Opinion

Preservationist fools

In their frenzy to derail the decades-overdue rezoning of the Grand Central district, three esteemed preservationist groups are making utter fools of themselves.

Altogether, The Municipal Art Society, the New York Landmarks Conservancy and the Historic Districts Council are asking the city’s Landmarks Preservation Commission to prohibit four dozen East Midtown buildings from ever being demolished or altered.

Worse, the groups can’t agree on which properties are worth immortalizing. In fact, their most recent wish-lists are laughably at odds.

“Save the masterpieces from the bulldozers!” is the rallying cry. We’re told that allowing larger new office buildings in the 78-block area will mean wholesale demolition of supposedly architecturally distinguished structures — or even, God forbid, cast shadows over them.

But the incoherence of the wish-lists exposes the truth: This campaign is really about thwarting zoning changes needed to reverse the Grand Central district’s slide into obsolescence. (Buildings there average 60-plus years old and are increasingly unsuited to modern office use).

The preservationist hysteria is a just handy tool to spook the City Council into voting down the rezoning later this year. That’s clear when you examine the three groups’ recommendations.

Together, they call for 48 total buildings to be landmarked. But of the “inviolable” 48, the organizations agree on just six — that’s how many show up on all three lists.

Sure, we all have our favorites, but wouldn’t you expect somewhat more of a consensus? Landmarking even a single site has profound, permanent consequences and shouldn’t be taken lightly — which is why the Landmarks Commission sometimes takes years to act.

In fact, the all-over-the-map choices illustrate how treacherously subjective landmark-worthiness can be.

Six buildings that The Municipal Art Society wants landmarked appear in neither of the other two lists. Of the Historic District Council’s 33 “must save” properties, 21 appear on neither of the other groups’ recommendations to the commission.

Among the HDC’s more bizarre picks: the Hotel Benjamin at 135 E. 50th St., a 1920s brick box resembling hundreds of other antiquated structures. And the gloomy brick hulk of 347 Madison Ave. found a champion (only) in the New York Landmarks Conservancy.

Alone among the organizations, the NYCL also proposes landmarking the Colgate-Palmolive Building — even though the 1955 structure was completely redesigned in 2000 and looks nothing like the original.

(Maybe NYCL doesn’t believe in its own recommendation? Although Colgate-Palmolive is at 300 Park Ave., it’s incorrectly listed on NYCL’s Web site as 300 Madison Ave., a near-new office tower that won’t even be eligible for landmarking for 20 years.)

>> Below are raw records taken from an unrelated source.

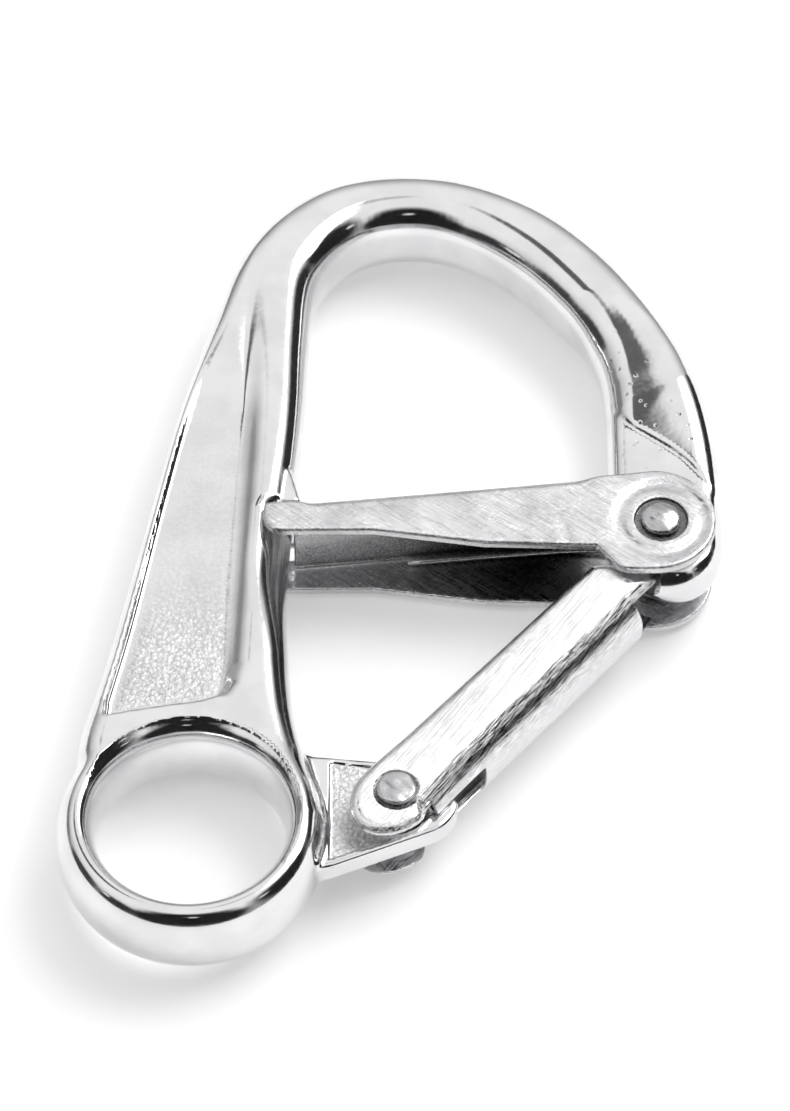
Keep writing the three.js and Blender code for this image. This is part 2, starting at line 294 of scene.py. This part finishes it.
def hook_field(x, y, z):
    high = np.abs(z)
    edge = hook_plan(x, y)
    from_hole = bow_hole(x, y)

    # The section: rounded edges, wider beside the hole and widest under the gate's tip
    near_hole = step(15, 4, from_hole)
    in_bow = step(20, 48, y)
    under_gate = step(-27, -7, y) * step(7, 4, y)
    wider = HOLE_ROUND + BOW_ROUND * in_bow + SEAT_ROUND * under_gate
    radius = EDGE_ROUND + near_hole * wider
    crown = FACE_CROWN * np.clip(1 + edge / 9, 0, 1) ** 2
    from_nose = np.clip(nose_plan(x, y), 0, NOSE_SINK_REACH)
    sink = NOSE_SINK * (1 - from_nose / NOSE_SINK_REACH) ** 1.2 * step(-26, -12, x)
    body = both(edge, high - (HOOK_HALF - crown - sink), radius)

    # The spine's panel, its outer border sharper than its inner one
    floor = PANEL_FLOOR + PANEL_RUN_OUT * step(18, 60, y)
    sharper = SHARPER_OUTSIDE * step(9.5, 13.5, from_hole)
    panel = both(panel_plan(x, y) - 0.7, floor - high, PANEL_FILLET - sharper)
    body = cut(body, panel, PANEL_BLEND - sharper)

    # The tongue, the tooth and the ear
    body = cut(body, both(nose_plan(x, y), TONGUE_HALF - high, 0.5), 1.0)
    eye = disc(x, y, EYE, 0)
    body = cut(body, eye - EYE_CREST, 0.2)
    body = join(body, both(tooth_plan(x, y), high - TOOTH_HALF, 0.9), 0.4)
    ear = both(ear_plan(x, y), high - EAR_HALF, 0.7)
    ear = cut(ear, both(ear_panel(x, y), EAR_PANEL_HALF - high, 0.3), 0.5)
    ear = join(ear, both(disc(x, y, EAR, EAR_BOSS), high - EAR_HALF, 0.4), 0.5)
    body = join(body, ear, 2.2)

    # The eye's ring: half an ellipse out from its crest and a narrower half inwards
    width = np.where(eye > EYE_CREST, EYE_OUTER - EYE_CREST, EYE_CREST - EYE_HOLE)
    across = (eye - EYE_CREST) / width
    upright = high / EYE_HALF
    ring = np.hypot(across, upright)
    ring = (ring - 1) * ring / np.maximum(np.hypot(across / width, upright / EYE_HALF), 1e-3)
    body = join(body, ring, 0.9)

    body = cut(body, disc(x, y, (0, 0), HOLE), 0.3)
    return cut(body, disc(x, y, EAR, HOLE), 0.3)


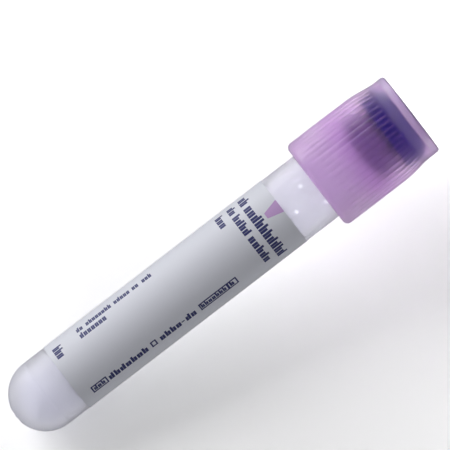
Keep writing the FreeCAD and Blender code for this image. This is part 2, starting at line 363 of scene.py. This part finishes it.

With judgments like these, why not landmark the city’s most hated skyscraper, the MetLife Building? It might not be so far-fetched: A recent New York Times story termed it a “landmark” over which shadows thrown by taller new buildings might fall.

There’s more: For months, the groups have been adding and dropping properties willy-nilly from their wish lists. No fewer than 83 different ones have appeared on revolving-door rosters they’ve discussed publicly since last fall.

The HDC originally identified 73 sites deserving attention, whittled them down to 46 and finally settled on 33 — including three it hadn’t previously mentioned.

Among the added “stars”: O’Casey’s, a four-story affair at 22 E. 41st St. anchored by an Irish bar. It’s a nice little building, but a landmark?

In December, the MAS included 346 Madison Ave., home to the Brooks Brothers flagship store, on a lengthy list of properties it asked the Department of City Planning to spare from future redevelopment. But MAS doesn’t include it among its current choices.

Meanwhile, all 17 properties that NYCL wants designated happen to be at locations that City Planning identified last month as possible future development sites.

These three groups have contributed enormously to the cause of safeguarding genuine treasures for future generations. It’s shocking to see them dishonorably abusing the preservation process to boost those who’d prevent East Midtown from flourishing anew.

Unless, that is, a landmarked O’Casey’s is preferable to a new, real landmark rising in the future.